Our AI wasn't "objective." It was biased toward:
- Buzzword-heavy resumes
- Specific formatting
- Keyword density over actual qualifications
It rejected experienced, successful employees because their resumes didn't match its pattern.
2. Default settings are never right.
We assumed the AI tool would work out of the box. It didn't. It required extensive configuration, training, and testing—which we skipped.
3. AI doesn't understand context.
The AI couldn't tell the difference between a job application and a dog adoption profile. It couldn't recognize that our CEO was already employed here. It couldn't distinguish between "qualified" and "overqualified."
4. If you can't explain how the AI works, don't use it.
We couldn't explain why the AI rejected certain candidates. We couldn't defend its decisions. That's a problem legally, ethically, and practically.

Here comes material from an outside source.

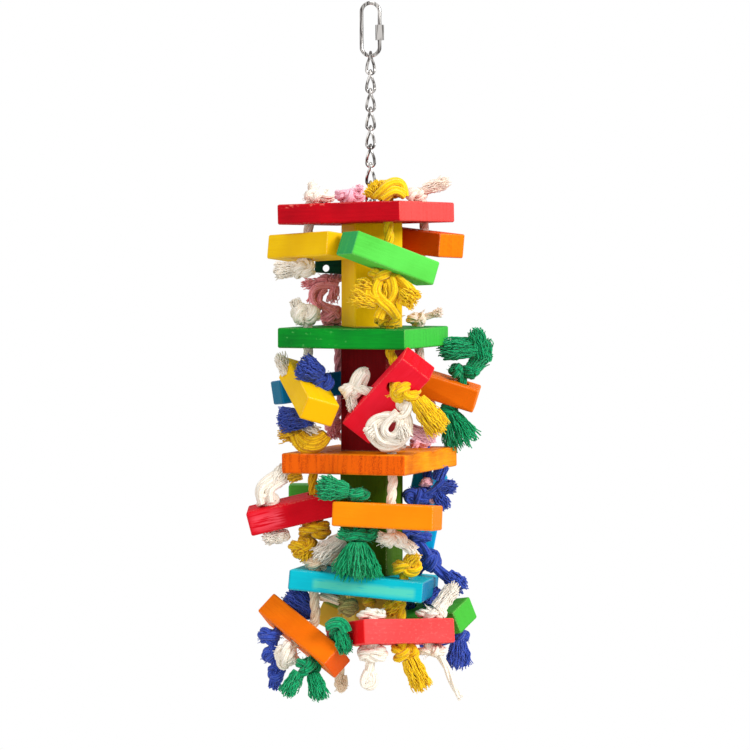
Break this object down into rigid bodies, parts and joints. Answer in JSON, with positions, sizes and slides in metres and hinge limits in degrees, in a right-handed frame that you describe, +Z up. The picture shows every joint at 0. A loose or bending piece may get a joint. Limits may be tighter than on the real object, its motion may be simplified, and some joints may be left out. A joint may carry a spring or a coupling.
{
  "type": "hanging wooden parrot toy",
  "caption": "Hanging bird toy: square dyed boards and column blocks on a centre wire, side blocks on knotted cotton ropes, twisted link chain and screw quick link.",
  "frame": {"origin": "the hanging point: the top of the inside of the quick link's eye", "axes": "+Z up along the chain and centre wire, -Y the front, +X to the right seen from the front"},
  "size_m": [0.1715, 0.1827, 0.5048],
  "materials": {
    "nickel_steel": "bright nickel plated wire",
    "dyed_wood_red": "dyed pine, sanded, matt",
    "dyed_wood_green": "dyed pine, sanded, matt",
    "dyed_wood_orange": "dyed pine, sanded, matt",
    "dyed_wood_teal": "dyed pine, sanded, matt",
    "dyed_wood_yellow": "dyed pine, sanded, matt",
    "dyed_wood_maroon": "dyed pine, sanded, matt",
    "dyed_wood_olive": "dyed pine, sanded, matt",
    "dyed_wood_dark_green": "dyed pine, sanded, matt",
    "dyed_wood_pale_yellow": "dyed pine, sanded, matt",
    "cotton_white": "twisted cotton rope",
    "cotton_natural": "twisted cotton rope",
    "cotton_yellow": "twisted cotton rope",
    "cotton_blue": "twisted cotton rope",
    "cotton_green": "twisted cotton rope",
    "cotton_pink": "twisted cotton rope"
  },
  "bodies": {
    "quick_link": {"quick_link": "nickel_steel"},
    "nut": {"quick_link_nut": "nickel_steel"},
    "chain_link_1": {"chain_link_1": "nickel_steel"},
    "chain_link_2": {"chain_link_2": "nickel_steel"},
    "chain_link_3": {"chain_link_3": "nickel_steel"},
    "chain_link_4": {"chain_link_4": "nickel_steel"},
    "chain_link_5": {"chain_link_5": "nickel_steel"},
    "chain_link_6": {"chain_link_6": "nickel_steel"},
    "chain_link_7": {"chain_link_7": "nickel_steel"},
    "chain_link_8": {"chain_link_8": "nickel_steel"},
    "toy": {"block_1_back_dark_green": "dyed_wood_dark_green", "block_1_front_green": "dyed_wood_green", "block_1_left_yellow": "dyed_wood_yellow", "block_1_right_orange": "dyed_wood_orange", "block_2_back_teal": "dyed_wood_teal", "block_2_front_red": "dyed_wood_red", "block_2_left_yellow": "dyed_wood_yellow", "block_2_right_orange": "dyed_wood_orange", "block_3_back_green": "dyed_wood_green", "block_3_front_orange": "dyed_wood_orange", "block_3_left_red": "dyed_wood_red", "block_3_right_teal": "dyed_wood_teal", "block_4_back_pale_yellow": "dyed_wood_pale_yellow", "block_4_front_red": "dyed_wood_red", "block_4_left_orange": "dyed_wood_orange", "block_4_right_green": "dyed_wood_green", "board_1_red": "dyed_wood_red", "board_2_green": "dyed_wood_green", "board_3_orange": "dyed_wood_orange", "board_4_teal": "dyed_wood_teal", "column_1_yellow": "dyed_wood_yellow", "column_2_maroon": "dyed_wood_maroon", "column_3_olive": "dyed_wood_olive", "column_4_pale_yellow": "dyed_wood_pale_yellow", "core_wire": "nickel_steel", "end_washer": "nickel_steel", "rope_1_back": "cotton_pink", "rope_1_front": "cotton_yellow", "rope_1_left": "cotton_white", "rope_1_right": "cotton_natural", "rope_2_back": "cotton_pink", "rope_2_front": "cotton_yellow", "rope_2_front_white": "cotton_white", "rope_2_left": "cotton_blue", "rope_2_right": "cotton_natural", "rope_2_right_green": "cotton_green", "rope_3_back": "cotton_white", "rope_3_front": "cotton_white", "rope_3_front_green": "cotton_green", "rope_3_left": "cotton_yellow", "rope_3_left_white": "cotton_white", "rope_3_right": "cotton_blue", "rope_4_back": "cotton_pink", "rope_4_front": "cotton_yellow", "rope_4_front_natural": "cotton_natural", "rope_4_front_white": "cotton_white", "rope_4_left": "cotton_natural", "rope_4_left_blue": "cotton_blue", "rope_4_left_green": "cotton_green", "rope_4_right": "cotton_blue"}
  },
  "joints": [
    {"name": "nut_travel", "type": "slide", "parent": "quick_link", "child": "nut", "axis": [0, 0, 1], "range_m": [0, 0.0084]},
    {"name": "swing_1", "type": "hinge", "parent": "quick_link", "child": "chain_link_1", "pos_m": [0, 0, -0.0368], "axis": [1, 0, 0], "range_deg": [-15, 15]},
    {"name": "swing_2", "type": "hinge", "parent": "chain_link_1", "child": "chain_link_2", "pos_m": [0, 0, -0.04755], "axis": [0, 1, 0], "range_deg": [-15, 15]},
    {"name": "swing_3", "type": "hinge", "parent": "chain_link_2", "child": "chain_link_3", "pos_m": [0, 0, -0.0633], "axis": [1, 0, 0], "range_deg": [-15, 15]},
    {"name": "swing_4", "type": "hinge", "parent": "chain_link_3", "child": "chain_link_4", "pos_m": [0, 0, -0.07435], "axis": [0, 1, 0], "range_deg": [-15, 15]},
    {"name": "swing_5", "type": "hinge", "parent": "chain_link_4", "child": "chain_link_5", "pos_m": [0, 0, -0.0901], "axis": [1, 0, 0], "range_deg": [-15, 15]},
    {"name": "swing_6", "type": "hinge", "parent": "chain_link_5", "child": "chain_link_6", "pos_m": [0, 0, -0.10115], "axis": [0, 1, 0], "range_deg": [-15, 15]},
    {"name": "swing_7", "type": "hinge", "parent": "chain_link_6", "child": "chain_link_7", "pos_m": [0, 0, -0.1169], "axis": [1, 0, 0], "range_deg": [-15, 15]},
    {"name": "swing_8", "type": "hinge", "parent": "chain_link_7", "child": "chain_link_8", "pos_m": [0, 0, -0.12795], "axis": [0, 1, 0], "range_deg": [-15, 15]},
    {"name": "swing_9", "type": "hinge", "parent": "chain_link_8", "child": "toy", "pos_m": [0, 0, -0.1437], "axis": [1, 0, 0], "range_deg": [-15, 15]}
  ]
}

5. Manual resume review is slower—but it works.
After the AI disaster, we went back to humans reviewing resumes. It took longer. But we actually hired qualified people instead of rejecting them for lacking "synergy."
The Bottom Line
AI resume screening tools promise to save time and eliminate bias.
What they actually do:
- Automate existing biases
- Optimize for keywords instead of skills
- Reject qualified candidates for arbitrary reasons
- Create legal and ethical nightmares
Should you use AI for resume screening?
Maybe. But only if:
- You understand how it makes decisions
- You test it extensively before going live
- You can explain why it accepts or rejects candidates
- You have humans review its recommendations
And for God's sake, make sure it's not accidentally inviting dogs to interviews.
Max was a good boy, but he wasn't qualified for Senior Software Engineer.
(Though honestly, he probably would've done better than some of the candidates.)